I'm trying to understand what F_N is. I understand it is the force exerted by the ground working upwards contrary to the force of Earth's gravitational pull.

I understand that F_N is your weight when standing. I also know that it decreases while you bend down (during the duration of the bend), and stand or jump up (during the time you're pushing off the ground). However, I'm confused about situations that are a little more complicated.

Say you're standing, and drive one of your feet into the ground. It seems to me that all you're doing is shifting your weight from one foot the other. Is that what's really going on? Is it possible to increase your weight by pushing your foot into the ground below you?

What about stomping?

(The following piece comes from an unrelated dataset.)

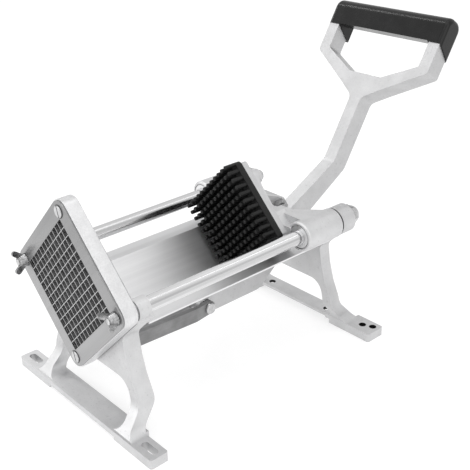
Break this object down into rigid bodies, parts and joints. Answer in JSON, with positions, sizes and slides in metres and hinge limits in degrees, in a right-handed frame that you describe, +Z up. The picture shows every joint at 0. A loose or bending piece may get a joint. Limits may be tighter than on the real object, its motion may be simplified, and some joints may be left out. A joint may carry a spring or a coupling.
{
  "type": "french fry cutter",
  "caption": "Bench-mounted lever press that pushes a potato along a V chute through a square grid of blades to cut it into fries.",
  "frame": {"origin": "on the bench, midway between the two front foot slots", "axes": "+X across the tool, +Y from the blades to the handle, +Z up"},
  "size_m": [0.185, 0.3893, 0.2605],
  "materials": {
    "cast_aluminium": "fine sand-cast, satin",
    "brushed_stainless": "brushed",
    "polished_stainless": "polished",
    "dark_steel": "dark phosphated flat bar",
    "zinc_fasteners": "bright zinc",
    "sintered_sleeve": "sintered metal",
    "black_plastic": "satin moulded",
    "black_grip": "satin moulded"
  },
  "bodies": {
    "root": {"front_plate": "cast_aluminium", "front_casting": "cast_aluminium", "rear_casting": "cast_aluminium", "guide_rod_left": "polished_stainless", "guide_rod_right": "polished_stainless", "rod_nuts": "zinc_fasteners", "chute_plate_left": "polished_stainless", "chute_plate_right": "polished_stainless", "chute_screws": "zinc_fasteners", "blade_ring": "brushed_stainless", "blade_frame": "brushed_stainless", "blades_front": "polished_stainless", "blades_rear": "polished_stainless", "ring_screws": "zinc_fasteners", "anchor_pin": "zinc_fasteners", "anchor_washers": "zinc_fasteners"},
    "carriage": {"carriage_casting": "cast_aluminium", "bushings": "sintered_sleeve", "backing_plate": "cast_aluminium", "pusher_block": "black_plastic", "pusher_screws": "zinc_fasteners", "lever_bolt": "zinc_fasteners", "lever_nut": "zinc_fasteners"},
    "lever": {"lever_casting": "cast_aluminium", "grip": "black_grip", "link_pin": "zinc_fasteners", "link_pin_washers": "zinc_fasteners"},
    "links": {"link_left": "dark_steel", "link_right": "dark_steel", "link_rivets": "zinc_fasteners"},
    "wing_left": {"wing_nut_left": "zinc_fasteners"},
    "wing_right": {"wing_nut_right": "zinc_fasteners"}
  },
  "joints": [
    {"name": "carriage_slide", "type": "slide", "parent": "root", "child": "carriage", "axis": [0, -1, 0], "range_m": [0, 0.148]},
    {"name": "lever_swing", "type": "hinge", "parent": "carriage", "child": "lever", "pos_m": [0, 0.2, 0.117], "axis": [1, 0, 0], "range_deg": [0, 87.16]},
    {"name": "link_swing", "type": "hinge", "parent": "root", "child": "links", "pos_m": [0, 0.029, 0.0525], "axis": [1, 0, 0], "range_deg": [-9.84, 0]},
    {"name": "wing_turn_left", "type": "hinge", "parent": "root", "child": "wing_left", "pos_m": [-0.061, -0.008, 0.113], "axis": [0, -1, 0], "continuous": true},
    {"name": "wing_turn_right", "type": "hinge", "parent": "root", "child": "wing_right", "pos_m": [0.061, -0.008, 0.113], "axis": [0, -1, 0], "continuous": true}
  ],
  "couplings": [
    {"joint": "lever_swing", "follows": "carriage_slide", "rad_per_m": 10.279},
    {"joint": "link_swing", "follows": "carriage_slide", "rad_per_m": -1.1605}
  ]
}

In the previous case, we didn't lift the foot up off the floor, just pushed it downwards. What if we lift a foot off the ground and stomp? The ground has to exert a corresponding F_N to counter the downward drive of the foot. But I'm not sure if a simple shift in weight is going on between one's two feet, or if one needs to add mg and the ma (where a is the upwards acceleration provided by the floor) to get F_N. Simply put, is it possible to stomp greater than one's weight?

All of the above questions ultimately derive from an uncertainty about how forces act, not on a solid object, but on a person with joints and limbs.

 

[stallionx]

This is my first post on PF. I've decided that I really want to learn physics, not for school, but because physics can be fun!

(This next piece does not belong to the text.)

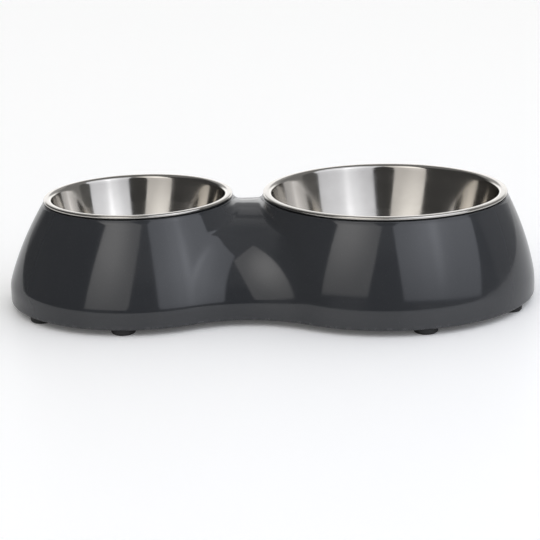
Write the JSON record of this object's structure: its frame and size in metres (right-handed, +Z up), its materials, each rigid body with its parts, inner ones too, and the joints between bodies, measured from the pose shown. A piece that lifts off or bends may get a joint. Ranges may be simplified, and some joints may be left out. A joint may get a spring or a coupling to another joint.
{
  "type": "double pet bowl",
  "caption": "Double pet bowl: a glossy moulded stand in the shape of a figure eight, with a large and a small steel bowl that lift out, on rubber feet.",
  "frame": {"origin": "centre of the footprint, at the level of the feet's bottoms", "axes": "+X along the long axis, from the small bowl to the large bowl; +Y to the back; +Z up"},
  "size_m": [0.3041, 0.1728, 0.0615],
  "materials": {
    "melamine": "glossy charcoal, moulded",
    "steel": "polished stainless, drawn",
    "rubber": "matt black"
  },
  "bodies": {
    "stand": {"stand_shell": "melamine", "foot_small_outer_front": "rubber", "foot_small_outer_back": "rubber", "foot_small_inner_front": "rubber", "foot_small_inner_back": "rubber", "foot_large_inner_front": "rubber", "foot_large_inner_back": "rubber", "foot_large_outer_front": "rubber", "foot_large_outer_back": "rubber"},
    "large_bowl": {"large_bowl": "steel"},
    "small_bowl": {"small_bowl": "steel"}
  },
  "joints": [
    {"name": "large_bowl_lift", "type": "slide", "parent": "stand", "child": "large_bowl", "axis": [0, 0, 1], "range_m": [0, 0.06]},
    {"name": "small_bowl_lift", "type": "slide", "parent": "stand", "child": "small_bowl", "axis": [0, 0, 1], "range_m": [0, 0.05]}
  ]
}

I'm trying to understand what F_N is. I understand it is the force exerted by the ground working upwards contrary to the force of Earth's gravitational pull.

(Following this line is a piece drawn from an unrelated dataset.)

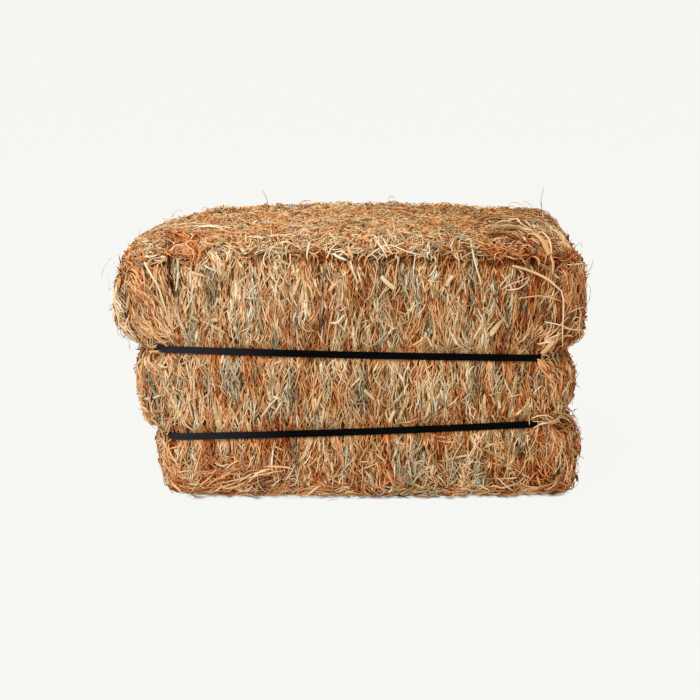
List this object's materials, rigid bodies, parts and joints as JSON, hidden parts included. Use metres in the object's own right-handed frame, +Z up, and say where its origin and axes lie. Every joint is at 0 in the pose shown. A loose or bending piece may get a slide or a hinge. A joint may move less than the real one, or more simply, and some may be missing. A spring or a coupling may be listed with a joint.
{
  "type": "wood wool bale",
  "caption": "Pressed block of curled pine wood wool, three soft lobes high, held lengthways by two flat black plastic straps that bite into its ends.",
  "frame": {"origin": "on the floor, under the middle of the bale", "axes": "+X along the bale's length and the straps, +Y from the front face to the back, +Z up"},
  "size_m": [0.8148, 0.4133, 0.4622],
  "materials": {
    "wood_wool": "raw pine strands, matt",
    "strap": "black polypropylene band, slight sheen"
  },
  "bodies": {
    "root": {"wood_wool": "wood_wool", "strap_upper": "strap", "strap_lower": "strap"}
  },
  "joints": []
}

I understand that F_N is your weight when standing. I also know that it decreases while you bend down (during the duration of the bend), and stand or jump up (during the time you're pushing off the ground). However, I'm confused about situations that are a little more complicated.

Say you're standing, and drive one of your feet into the ground. It seems to me that all you're doing is shifting your weight from one foot the other. Is that what's really going on? Is it possible to increase your weight by pushing your foot into the ground below you?

What about stomping? In the previous case, we didn't lift the foot up off the floor, just pushed it downwards. What if we lift a foot off the ground and stomp? The ground has to exert a corresponding F_N to counter the downward drive of the foot. But I'm not sure if a simple shift in weight is going on between one's two feet, or if one needs to add mg and the ma (where a is the upwards acceleration provided by the floor) to get F_N. Simply put, is it possible to stomp greater than one's weight?

All of the above questions ultimately derive from an uncertainty about how forces act, not on a solid object, but on a person with joints and limbs.

The Normal Force is perpendicular to the surface the force is being exerted on.

Could be on a wedge , too, and points away from the surface in the direction of unit normal.

if you jump or stomp your feet you would get more than the regular normal opposing force you might get if you just stood on a wedge or planar surface.

By jumping you push the surface and the surface pushes you in response, You gain Kinetic energy as you jump. And as you land your mv=p ( momentum ) has changed and to nullify that momentum you need a greater force as a response or when you stomp your feet, you are using energy from your upper body to do the stomp. that energy translates into the momentum of your foot.


Think of it this way :

EQN :

p=mV
dp=v dm+m dv

dp = m dV for zero mass change

you can only zero that momentum in the way that you exert a counteracting force for t seconds.

m *Vf -m *Vi=integral ( F dt )

 

[more_torque]

Thanks for the response. I'm still confused about the difference between 1) simply driving your foot into the ground without lifting it up before, and 2) stomping.

The way I see it, 1 and 2 are essentially the same, except that F_N for 2 would probably be greater.

In the first instance, you're pushing down into the ground, so there must be a greater F_N on that foot for the time period you're foot is going lower (say, on carpet . . . but if you were on a hardwood floor, all the pushing down you could do wouldn't make a difference, since their is no change in velocity, right?).

However, I also feel my weight shifting to that foot away from the stationary foot. How does one know that F_N isn't constant, and that all that is occurring is a different division of F_N? Instead of F_N being apportioned equally to both feet, a more unequal division alone could result. (Or maybe that simply is what's occurring, and after the momentary period where one's foot is being driven down and the normal force is increasing, the normal force returns to one's weight and you're left with it's unequal apportionment among the feet.)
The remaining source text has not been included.